- **Task objective**: Print all records exactly, leaving nothing out.

########################################

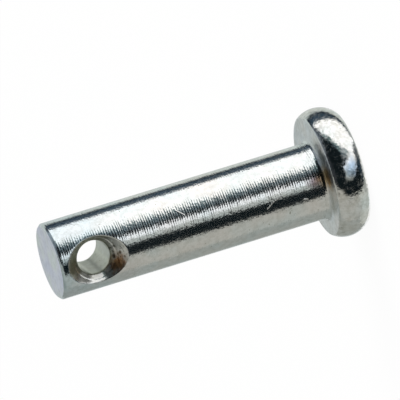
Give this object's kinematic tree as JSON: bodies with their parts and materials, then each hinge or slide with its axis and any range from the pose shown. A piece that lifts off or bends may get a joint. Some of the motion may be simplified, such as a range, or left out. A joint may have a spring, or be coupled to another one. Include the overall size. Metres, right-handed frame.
{
  "type": "clevis pin",
  "caption": "Headed clevis pin: plain round shank, flat barrel-rimmed head, and a countersunk cross hole near the free end for a split pin. Zinc-plated steel.",
  "frame": {"origin": "on the shank's axis, in the plane of the head's flat top, on which the pin stands", "axes": "+Z along the shank from the head to the free end; the cross hole runs along Y; the head stands off the shank's axis towards +X"},
  "size_m": [0.0079, 0.008, 0.0192],
  "materials": {
    "zinc_plated_steel": "bright zinc plate with a clear passivate over turned and cold-headed steel, fine feed marks round the shank, light scratches"
  },
  "bodies": {
    "root": {"clevis_pin": "zinc_plated_steel"}
  },
  "joints": []
}
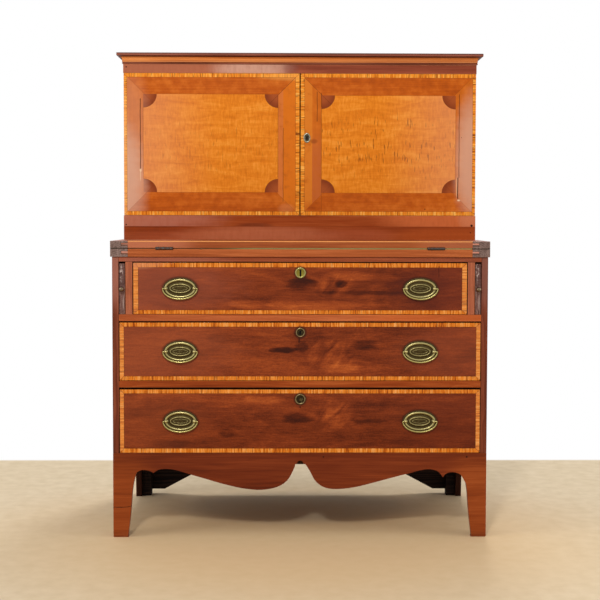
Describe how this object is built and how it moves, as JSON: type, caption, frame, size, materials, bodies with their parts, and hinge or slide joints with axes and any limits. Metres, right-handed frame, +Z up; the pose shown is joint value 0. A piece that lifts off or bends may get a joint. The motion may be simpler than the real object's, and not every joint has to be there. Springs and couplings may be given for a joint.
{
  "type": "writing cabinet",
  "caption": "Writing cabinet with drawers below, a fold-out writing leaf on pull-out supports, and a set-back upper case with doors over pigeonholes.",
  "frame": {"origin": "on the floor, under the middle of the bounding box", "axes": "+Z up, -Y towards the front with the doors and drawers, +X to the right as seen from the front"},
  "size_m": [1.0742, 0.5582, 1.372],
  "materials": {
    "side_wood": "waxed mahogany, plain grain",
    "rail_wood": "polished mahogany rails",
    "apron_wood": "polished mahogany",
    "drawer_wood": "figured mahogany veneer with striped maple banding, polished",
    "door_wood": "flame maple field in mahogany borders with maple banding, polished",
    "top_wood": "polished mahogany",
    "end_grain": "end grain, worn wax",
    "cornice_wood": "polished mahogany moulding",
    "loper_wood": "worn mahogany",
    "inner_wood": "bare pine, aged",
    "back_wood": "bare pine, dark with age",
    "brass": "aged brass with dark recesses",
    "bronze": "dark patinated brass",
    "iron": "dark wrought iron"
  },
  "bodies": {
    "carcass": {"left_side": "side_wood", "right_side": "side_wood", "upper_left_side": "side_wood", "upper_right_side": "side_wood", "left_loper_divider": "rail_wood", "right_loper_divider": "rail_wood", "top_frame": "rail_wood", "upper_drawer_frame": "rail_wood", "middle_drawer_frame": "rail_wood", "base_rail": "rail_wood", "frieze_rail": "rail_wood", "front_apron": "apron_wood", "writing_slab": "top_wood", "slab_left_cleat": "end_grain", "slab_right_cleat": "end_grain", "cornice": "cornice_wood", "case_bottom": "inner_wood", "top_board": "inner_wood", "pigeonholes": "inner_wood", "rear_left_foot": "back_wood", "rear_right_foot": "back_wood", "chest_back": "back_wood", "upper_back": "back_wood", "left_fold_hinge_slab_flap": "iron", "right_fold_hinge_slab_flap": "iron", "left_door_upper_pivot": "iron", "left_door_lower_pivot": "iron", "right_door_upper_pivot": "iron", "right_door_lower_pivot": "iron"},
    "writing_leaf": {"writing_leaf": "top_wood", "leaf_left_cleat": "end_grain", "leaf_right_cleat": "end_grain", "left_fold_hinge_leaf_flap": "iron", "right_fold_hinge_leaf_flap": "iron"},
    "left_door": {"left_door": "door_wood"},
    "right_door": {"right_door": "door_wood", "door_escutcheon": "bronze"},
    "left_loper": {"left_loper": "loper_wood"},
    "right_loper": {"right_loper": "loper_wood"},
    "lower_drawer": {"lower_drawer_front": "drawer_wood", "lower_drawer_box": "inner_wood", "lower_drawer_escutcheon": "bronze", "lower_drawer_left_plate": "brass", "lower_drawer_right_plate": "brass"},
    "lower_left_bail": {"lower_drawer_left_bail": "brass"},
    "lower_right_bail": {"lower_drawer_right_bail": "brass"},
    "middle_drawer": {"middle_drawer_front": "drawer_wood", "middle_drawer_box": "inner_wood", "middle_drawer_escutcheon": "bronze", "middle_drawer_left_plate": "brass", "middle_drawer_right_plate": "brass"},
    "middle_left_bail": {"middle_drawer_left_bail": "brass"},
    "middle_right_bail": {"middle_drawer_right_bail": "brass"},
    "upper_drawer": {"upper_drawer_front": "drawer_wood", "upper_drawer_box": "inner_wood", "upper_drawer_escutcheon": "brass", "upper_drawer_left_plate": "brass", "upper_drawer_right_plate": "brass"},
    "upper_left_bail": {"upper_drawer_left_bail": "brass"},
    "upper_right_bail": {"upper_drawer_right_bail": "brass"}
  },
  "joints": [
    {"name": "leaf_fold", "type": "hinge", "parent": "carcass", "child": "writing_leaf", "pos_m": [0, -0.2664, 0.8054], "axis": [1, 0, 0], "range_deg": [0, 180]},
    {"name": "left_door_swing", "type": "hinge", "parent": "carcass", "child": "left_door", "pos_m": [-0.5148, -0.0159, 1.1], "axis": [0, 0, -1], "range_deg": [0, 110]},
    {"name": "right_door_swing", "type": "hinge", "parent": "carcass", "child": "right_door", "pos_m": [0.5148, -0.0159, 1.1], "axis": [0, 0, 1], "range_deg": [0, 110]},
    {"name": "left_loper_slide", "type": "slide", "parent": "carcass", "child": "left_loper", "axis": [0, -1, 0], "range_m": [0, 0.2]},
    {"name": "right_loper_slide", "type": "slide", "parent": "carcass", "child": "right_loper", "axis": [0, -1, 0], "range_m": [0, 0.2]},
    {"name": "lower_drawer_slide", "type": "slide", "parent": "carcass", "child": "lower_drawer", "axis": [0, -1, 0], "range_m": [0, 0.35]},
    {"name": "lower_left_bail_swing", "type": "hinge", "parent": "lower_drawer", "child": "lower_left_bail", "pos_m": [-0.3325, -0.2688, 0.32542], "axis": [-1, 0, 0], "range_deg": [0, 90]},
    {"name": "lower_right_bail_swing", "type": "hinge", "parent": "lower_drawer", "child": "lower_right_bail", "pos_m": [0.3325, -0.2688, 0.32542], "axis": [-1, 0, 0], "range_deg": [0, 90]},
    {"name": "middle_drawer_slide", "type": "slide", "parent": "carcass", "child": "middle_drawer", "axis": [0, -1, 0], "range_m": [0, 0.35]},
    {"name": "middle_left_bail_swing", "type": "hinge", "parent": "middle_drawer", "child": "middle_left_bail", "pos_m": [-0.3325, -0.2688, 0.51957], "axis": [-1, 0, 0], "range_deg": [0, 90]},
    {"name": "middle_right_bail_swing", "type": "hinge", "parent": "middle_drawer", "child": "middle_right_bail", "pos_m": [0.3325, -0.2688, 0.51957], "axis": [-1, 0, 0], "range_deg": [0, 90]},
    {"name": "upper_drawer_slide", "type": "slide", "parent": "carcass", "child": "upper_drawer", "axis": [0, -1, 0], "range_m": [0, 0.35]},
    {"name": "upper_left_bail_swing", "type": "hinge", "parent": "upper_drawer", "child": "upper_left_bail", "pos_m": [-0.3325, -0.2688, 0.69472], "axis": [-1, 0, 0], "range_deg": [0, 90]},
    {"name": "upper_right_bail_swing", "type": "hinge", "parent": "upper_drawer", "child": "upper_right_bail", "pos_m": [0.3325, -0.2688, 0.69472], "axis": [-1, 0, 0], "range_deg": [0, 90]}
  ]
}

########################################

- **Response to this exercise**:
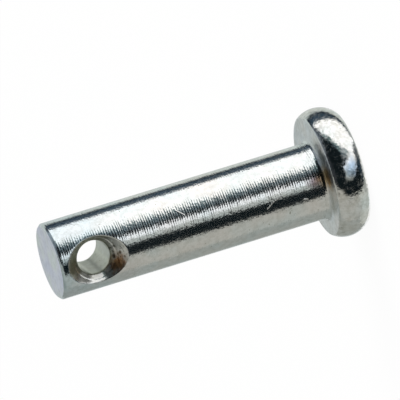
Give this object's kinematic tree as JSON: bodies with their parts and materials, then each hinge or slide with its axis and any range from the pose shown. A piece that lifts off or bends may get a joint. Some of the motion may be simplified, such as a range, or left out. A joint may have a spring, or be coupled to another one. Include the overall size. Metres, right-handed frame.
{
  "type": "clevis pin",
  "caption": "Headed clevis pin: plain round shank, flat barrel-rimmed head, and a countersunk cross hole near the free end for a split pin. Zinc-plated steel.",
  "frame": {"origin": "on the shank's axis, in the plane of the head's flat top, on which the pin stands", "axes": "+Z along the shank from the head to the free end; the cross hole runs along Y; the head stands off the shank's axis towards +X"},
  "size_m": [0.0079, 0.008, 0.0192],
  "materials": {
    "zinc_plated_steel": "bright zinc plate with a clear passivate over turned and cold-headed steel, fine feed marks round the shank, light scratches"
  },
  "bodies": {
    "root": {"clevis_pin": "zinc_plated_steel"}
  },
  "joints": []
}
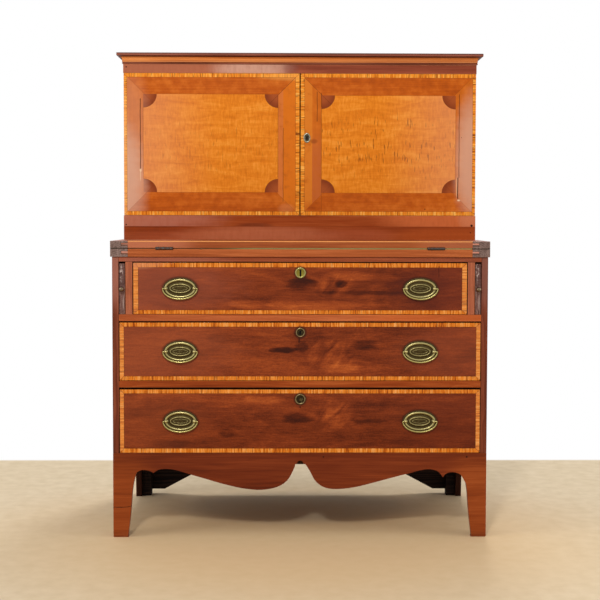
Describe how this object is built and how it moves, as JSON: type, caption, frame, size, materials, bodies with their parts, and hinge or slide joints with axes and any limits. Metres, right-handed frame, +Z up; the pose shown is joint value 0. A piece that lifts off or bends may get a joint. The motion may be simpler than the real object's, and not every joint has to be there. Springs and couplings may be given for a joint.
{
  "type": "writing cabinet",
  "caption": "Writing cabinet with drawers below, a fold-out writing leaf on pull-out supports, and a set-back upper case with doors over pigeonholes.",
  "frame": {"origin": "on the floor, under the middle of the bounding box", "axes": "+Z up, -Y towards the front with the doors and drawers, +X to the right as seen from the front"},
  "size_m": [1.0742, 0.5582, 1.372],
  "materials": {
    "side_wood": "waxed mahogany, plain grain",
    "rail_wood": "polished mahogany rails",
    "apron_wood": "polished mahogany",
    "drawer_wood": "figured mahogany veneer with striped maple banding, polished",
    "door_wood": "flame maple field in mahogany borders with maple banding, polished",
    "top_wood": "polished mahogany",
    "end_grain": "end grain, worn wax",
    "cornice_wood": "polished mahogany moulding",
    "loper_wood": "worn mahogany",
    "inner_wood": "bare pine, aged",
    "back_wood": "bare pine, dark with age",
    "brass": "aged brass with dark recesses",
    "bronze": "dark patinated brass",
    "iron": "dark wrought iron"
  },
  "bodies": {
    "carcass": {"left_side": "side_wood", "right_side": "side_wood", "upper_left_side": "side_wood", "upper_right_side": "side_wood", "left_loper_divider": "rail_wood", "right_loper_divider": "rail_wood", "top_frame": "rail_wood", "upper_drawer_frame": "rail_wood", "middle_drawer_frame": "rail_wood", "base_rail": "rail_wood", "frieze_rail": "rail_wood", "front_apron": "apron_wood", "writing_slab": "top_wood", "slab_left_cleat": "end_grain", "slab_right_cleat": "end_grain", "cornice": "cornice_wood", "case_bottom": "inner_wood", "top_board": "inner_wood", "pigeonholes": "inner_wood", "rear_left_foot": "back_wood", "rear_right_foot": "back_wood", "chest_back": "back_wood", "upper_back": "back_wood", "left_fold_hinge_slab_flap": "iron", "right_fold_hinge_slab_flap": "iron", "left_door_upper_pivot": "iron", "left_door_lower_pivot": "iron", "right_door_upper_pivot": "iron", "right_door_lower_pivot": "iron"},
    "writing_leaf": {"writing_leaf": "top_wood", "leaf_left_cleat": "end_grain", "leaf_right_cleat": "end_grain", "left_fold_hinge_leaf_flap": "iron", "right_fold_hinge_leaf_flap": "iron"},
    "left_door": {"left_door": "door_wood"},
    "right_door": {"right_door": "door_wood", "door_escutcheon": "bronze"},
    "left_loper": {"left_loper": "loper_wood"},
    "right_loper": {"right_loper": "loper_wood"},
    "lower_drawer": {"lower_drawer_front": "drawer_wood", "lower_drawer_box": "inner_wood", "lower_drawer_escutcheon": "bronze", "lower_drawer_left_plate": "brass", "lower_drawer_right_plate": "brass"},
    "lower_left_bail": {"lower_drawer_left_bail": "brass"},
    "lower_right_bail": {"lower_drawer_right_bail": "brass"},
    "middle_drawer": {"middle_drawer_front": "drawer_wood", "middle_drawer_box": "inner_wood", "middle_drawer_escutcheon": "bronze", "middle_drawer_left_plate": "brass", "middle_drawer_right_plate": "brass"},
    "middle_left_bail": {"middle_drawer_left_bail": "brass"},
    "middle_right_bail": {"middle_drawer_right_bail": "brass"},
    "upper_drawer": {"upper_drawer_front": "drawer_wood", "upper_drawer_box": "inner_wood", "upper_drawer_escutcheon": "brass", "upper_drawer_left_plate": "brass", "upper_drawer_right_plate": "brass"},
    "upper_left_bail": {"upper_drawer_left_bail": "brass"},
    "upper_right_bail": {"upper_drawer_right_bail": "brass"}
  },
  "joints": [
    {"name": "leaf_fold", "type": "hinge", "parent": "carcass", "child": "writing_leaf", "pos_m": [0, -0.2664, 0.8054], "axis": [1, 0, 0], "range_deg": [0, 180]},
    {"name": "left_door_swing", "type": "hinge", "parent": "carcass", "child": "left_door", "pos_m": [-0.5148, -0.0159, 1.1], "axis": [0, 0, -1], "range_deg": [0, 110]},
    {"name": "right_door_swing", "type": "hinge", "parent": "carcass", "child": "right_door", "pos_m": [0.5148, -0.0159, 1.1], "axis": [0, 0, 1], "range_deg": [0, 110]},
    {"name": "left_loper_slide", "type": "slide", "parent": "carcass", "child": "left_loper", "axis": [0, -1, 0], "range_m": [0, 0.2]},
    {"name": "right_loper_slide", "type": "slide", "parent": "carcass", "child": "right_loper", "axis": [0, -1, 0], "range_m": [0, 0.2]},
    {"name": "lower_drawer_slide", "type": "slide", "parent": "carcass", "child": "lower_drawer", "axis": [0, -1, 0], "range_m": [0, 0.35]},
    {"name": "lower_left_bail_swing", "type": "hinge", "parent": "lower_drawer", "child": "lower_left_bail", "pos_m": [-0.3325, -0.2688, 0.32542], "axis": [-1, 0, 0], "range_deg": [0, 90]},
    {"name": "lower_right_bail_swing", "type": "hinge", "parent": "lower_drawer", "child": "lower_right_bail", "pos_m": [0.3325, -0.2688, 0.32542], "axis": [-1, 0, 0], "range_deg": [0, 90]},
    {"name": "middle_drawer_slide", "type": "slide", "parent": "carcass", "child": "middle_drawer", "axis": [0, -1, 0], "range_m": [0, 0.35]},
    {"name": "middle_left_bail_swing", "type": "hinge", "parent": "middle_drawer", "child": "middle_left_bail", "pos_m": [-0.3325, -0.2688, 0.51957], "axis": [-1, 0, 0], "range_deg": [0, 90]},
    {"name": "middle_right_bail_swing", "type": "hinge", "parent": "middle_drawer", "child": "middle_right_bail", "pos_m": [0.3325, -0.2688, 0.51957], "axis": [-1, 0, 0], "range_deg": [0, 90]},
    {"name": "upper_drawer_slide", "type": "slide", "parent": "carcass", "child": "upper_drawer", "axis": [0, -1, 0], "range_m": [0, 0.35]},
    {"name": "upper_left_bail_swing", "type": "hinge", "parent": "upper_drawer", "child": "upper_left_bail", "pos_m": [-0.3325, -0.2688, 0.69472], "axis": [-1, 0, 0], "range_deg": [0, 90]},
    {"name": "upper_right_bail_swing", "type": "hinge", "parent": "upper_drawer", "child": "upper_right_bail", "pos_m": [0.3325, -0.2688, 0.69472], "axis": [-1, 0, 0], "range_deg": [0, 90]}
  ]
}